## [Task to complete]
Restate the entire listing word for word.
[START Data records]
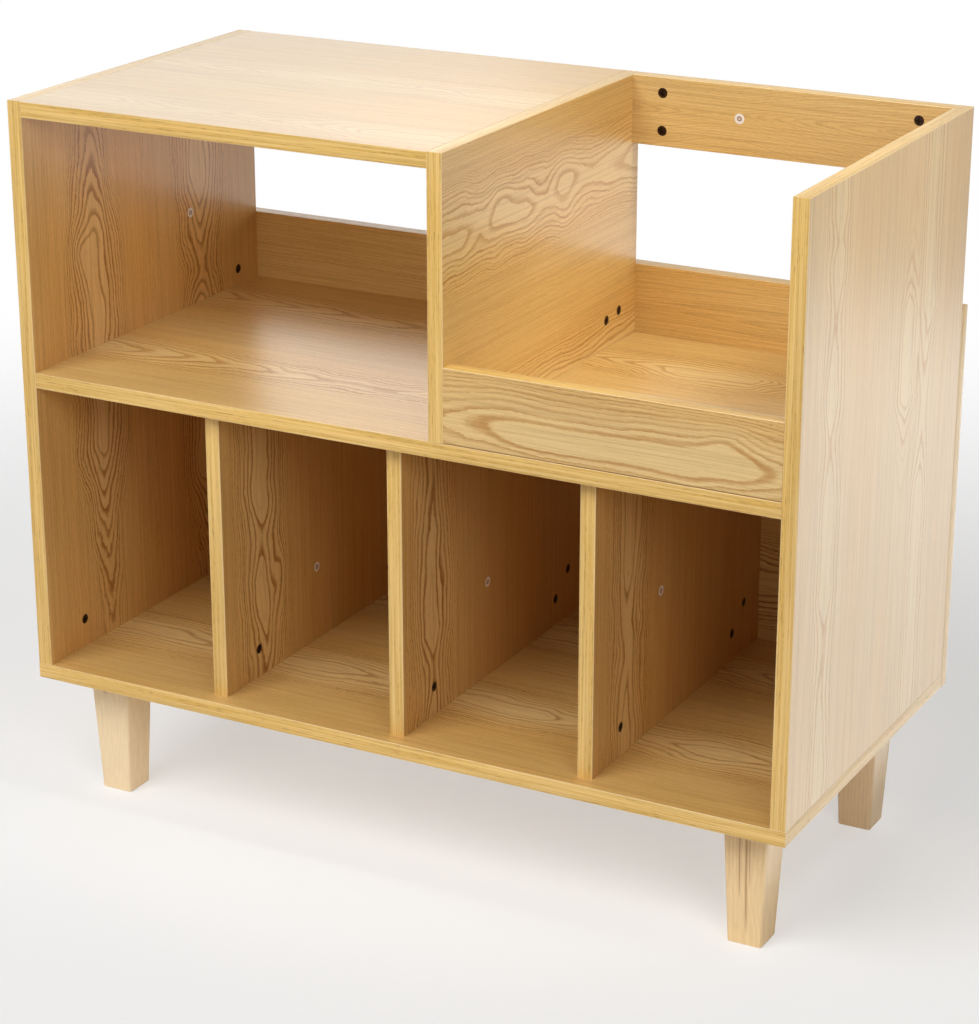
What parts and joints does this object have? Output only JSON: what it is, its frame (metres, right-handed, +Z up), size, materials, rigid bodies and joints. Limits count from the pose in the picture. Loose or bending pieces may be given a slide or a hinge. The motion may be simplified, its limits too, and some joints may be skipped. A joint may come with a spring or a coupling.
{
  "type": "record storage stand",
  "caption": "Free-standing wood-grain record stand on tapered legs, with upright record slots below an open cubby and an open-topped record bin.",
  "frame": {"origin": "centre of the footprint's box, on the floor", "axes": "+X along the width to the right, +Y from the open front to the back panel, +Z up"},
  "size_m": [0.95, 0.488, 0.845],
  "materials": {
    "board_laminate": "satin wood-grain laminate with cathedral figure",
    "edge_strip": "satin straight-grain edge strip",
    "leg_timber": "clear-lacquered softwood",
    "cam_metal": "dark brown-black cast metal",
    "zinc_steel": "zinc plated",
    "dowel_wood": "bare beech",
    "label_paper": "matt white paper with a printed ring"
  },
  "bodies": {
    "root": {"left_side_panel": "board_laminate", "right_side_panel": "board_laminate", "base_panel": "board_laminate", "middle_shelf": "board_laminate", "top_panel": "board_laminate", "centre_divider": "board_laminate", "slot_divider_1": "board_laminate", "slot_divider_2": "board_laminate", "slot_divider_3": "board_laminate", "back_panel": "board_laminate", "upper_back_rail": "board_laminate", "front_lip": "board_laminate", "left_side_edging": "edge_strip", "right_side_edging": "edge_strip", "base_edging": "edge_strip", "middle_shelf_edging": "edge_strip", "top_edging": "edge_strip", "centre_divider_edging": "edge_strip", "slot_divider_1_edging": "edge_strip", "slot_divider_2_edging": "edge_strip", "slot_divider_3_edging": "edge_strip", "back_edging": "edge_strip", "upper_back_rail_edging": "edge_strip", "front_lip_edging": "edge_strip", "front_left_leg": "leg_timber", "front_right_leg": "leg_timber", "rear_left_leg": "leg_timber", "rear_right_leg": "leg_timber", "leg_inserts": "zinc_steel", "leg_hanger_bolts": "zinc_steel", "cams": "cam_metal", "cam_bolts": "zinc_steel", "dowels": "dowel_wood", "part_labels": "label_paper"}
  },
  "joints": []
}
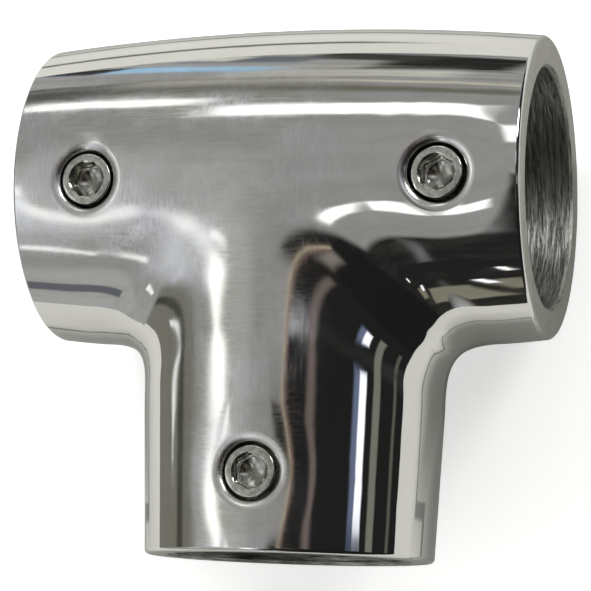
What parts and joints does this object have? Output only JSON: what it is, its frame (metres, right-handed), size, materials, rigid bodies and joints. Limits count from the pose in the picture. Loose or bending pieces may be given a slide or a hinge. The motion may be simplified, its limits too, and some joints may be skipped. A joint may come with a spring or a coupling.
{
  "type": "tube clamp tee fitting",
  "caption": "Polished cast tee that joins a round tube at a right angle to a tube running through it, clamped by hexagon socket set screws.",
  "frame": {"origin": "the point where the axes of the run bore and the stem bore cross", "axes": "+X along the run bore, -Y along the stem towards its open end, +Z towards the side with the set screws; the fitting lies on its back"},
  "size_m": [0.055, 0.0576, 0.0352],
  "materials": {
    "polished_casting": "cast stainless steel, mirror polished outside with fine hairlines on the front, bores left as machined",
    "screw_steel": "plain stainless steel, machined"
  },
  "bodies": {
    "root": {"tee_body": "polished_casting", "run_left_set_screw": "screw_steel", "run_right_set_screw": "screw_steel", "stem_set_screw": "screw_steel"}
  },
  "joints": []
}
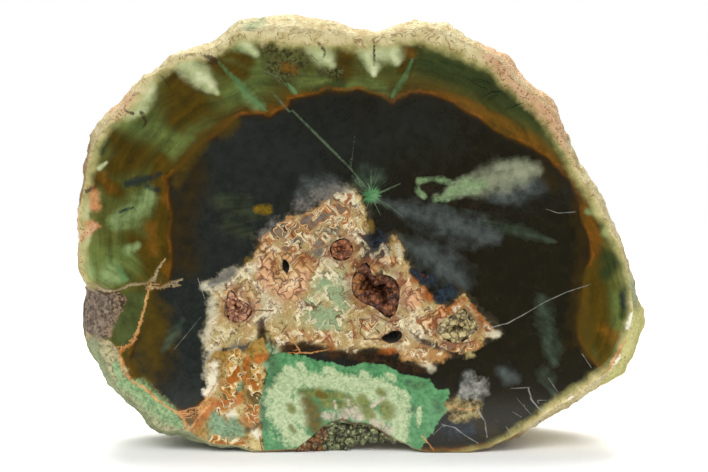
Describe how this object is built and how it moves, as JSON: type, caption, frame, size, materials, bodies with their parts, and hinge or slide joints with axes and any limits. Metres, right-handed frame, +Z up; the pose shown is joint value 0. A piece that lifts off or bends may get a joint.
[END Data records]
## [Answer to this task]
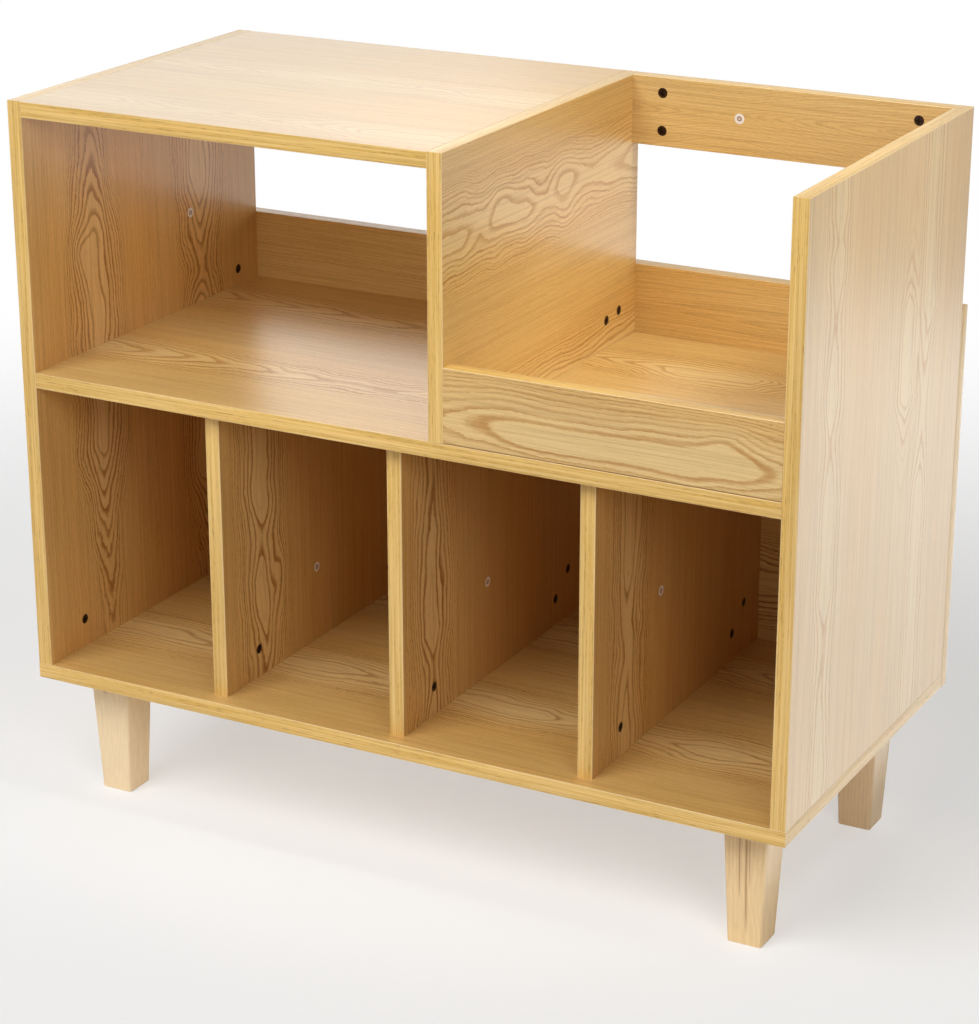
What parts and joints does this object have? Output only JSON: what it is, its frame (metres, right-handed, +Z up), size, materials, rigid bodies and joints. Limits count from the pose in the picture. Loose or bending pieces may be given a slide or a hinge. The motion may be simplified, its limits too, and some joints may be skipped. A joint may come with a spring or a coupling.
{
  "type": "record storage stand",
  "caption": "Free-standing wood-grain record stand on tapered legs, with upright record slots below an open cubby and an open-topped record bin.",
  "frame": {"origin": "centre of the footprint's box, on the floor", "axes": "+X along the width to the right, +Y from the open front to the back panel, +Z up"},
  "size_m": [0.95, 0.488, 0.845],
  "materials": {
    "board_laminate": "satin wood-grain laminate with cathedral figure",
    "edge_strip": "satin straight-grain edge strip",
    "leg_timber": "clear-lacquered softwood",
    "cam_metal": "dark brown-black cast metal",
    "zinc_steel": "zinc plated",
    "dowel_wood": "bare beech",
    "label_paper": "matt white paper with a printed ring"
  },
  "bodies": {
    "root": {"left_side_panel": "board_laminate", "right_side_panel": "board_laminate", "base_panel": "board_laminate", "middle_shelf": "board_laminate", "top_panel": "board_laminate", "centre_divider": "board_laminate", "slot_divider_1": "board_laminate", "slot_divider_2": "board_laminate", "slot_divider_3": "board_laminate", "back_panel": "board_laminate", "upper_back_rail": "board_laminate", "front_lip": "board_laminate", "left_side_edging": "edge_strip", "right_side_edging": "edge_strip", "base_edging": "edge_strip", "middle_shelf_edging": "edge_strip", "top_edging": "edge_strip", "centre_divider_edging": "edge_strip", "slot_divider_1_edging": "edge_strip", "slot_divider_2_edging": "edge_strip", "slot_divider_3_edging": "edge_strip", "back_edging": "edge_strip", "upper_back_rail_edging": "edge_strip", "front_lip_edging": "edge_strip", "front_left_leg": "leg_timber", "front_right_leg": "leg_timber", "rear_left_leg": "leg_timber", "rear_right_leg": "leg_timber", "leg_inserts": "zinc_steel", "leg_hanger_bolts": "zinc_steel", "cams": "cam_metal", "cam_bolts": "zinc_steel", "dowels": "dowel_wood", "part_labels": "label_paper"}
  },
  "joints": []
}
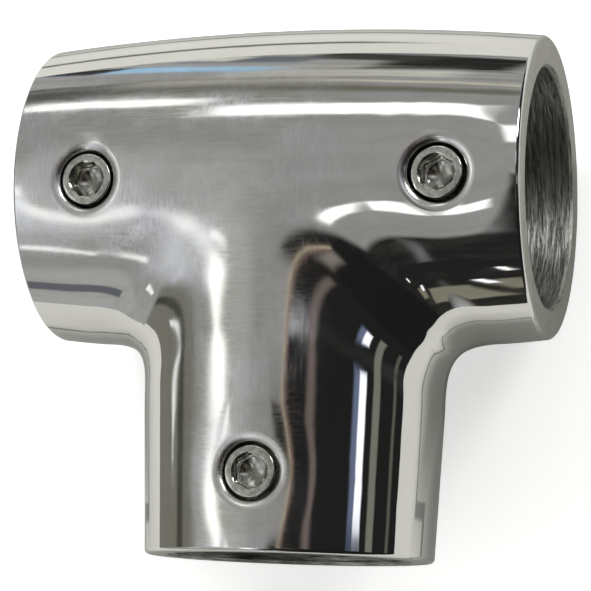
What parts and joints does this object have? Output only JSON: what it is, its frame (metres, right-handed), size, materials, rigid bodies and joints. Limits count from the pose in the picture. Loose or bending pieces may be given a slide or a hinge. The motion may be simplified, its limits too, and some joints may be skipped. A joint may come with a spring or a coupling.
{
  "type": "tube clamp tee fitting",
  "caption": "Polished cast tee that joins a round tube at a right angle to a tube running through it, clamped by hexagon socket set screws.",
  "frame": {"origin": "the point where the axes of the run bore and the stem bore cross", "axes": "+X along the run bore, -Y along the stem towards its open end, +Z towards the side with the set screws; the fitting lies on its back"},
  "size_m": [0.055, 0.0576, 0.0352],
  "materials": {
    "polished_casting": "cast stainless steel, mirror polished outside with fine hairlines on the front, bores left as machined",
    "screw_steel": "plain stainless steel, machined"
  },
  "bodies": {
    "root": {"tee_body": "polished_casting", "run_left_set_screw": "screw_steel", "run_right_set_screw": "screw_steel", "stem_set_screw": "screw_steel"}
  },
  "joints": []
}
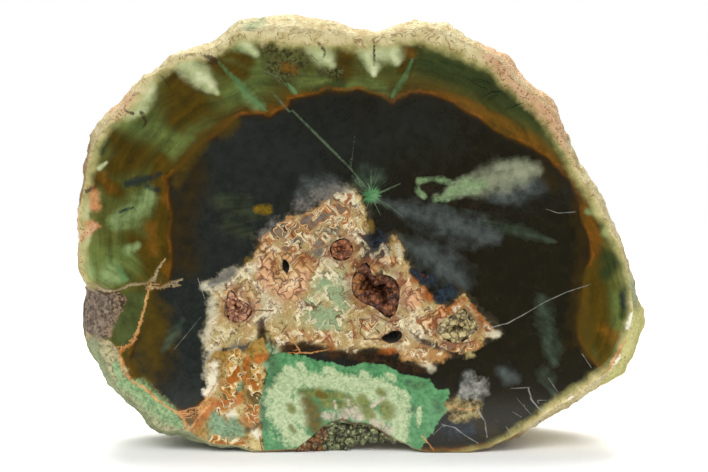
Describe how this object is built and how it moves, as JSON: type, caption, frame, size, materials, bodies with their parts, and hinge or slide joints with axes and any limits. Metres, right-handed frame, +Z up; the pose shown is joint value 0. A piece that lifts off or bends may get a joint.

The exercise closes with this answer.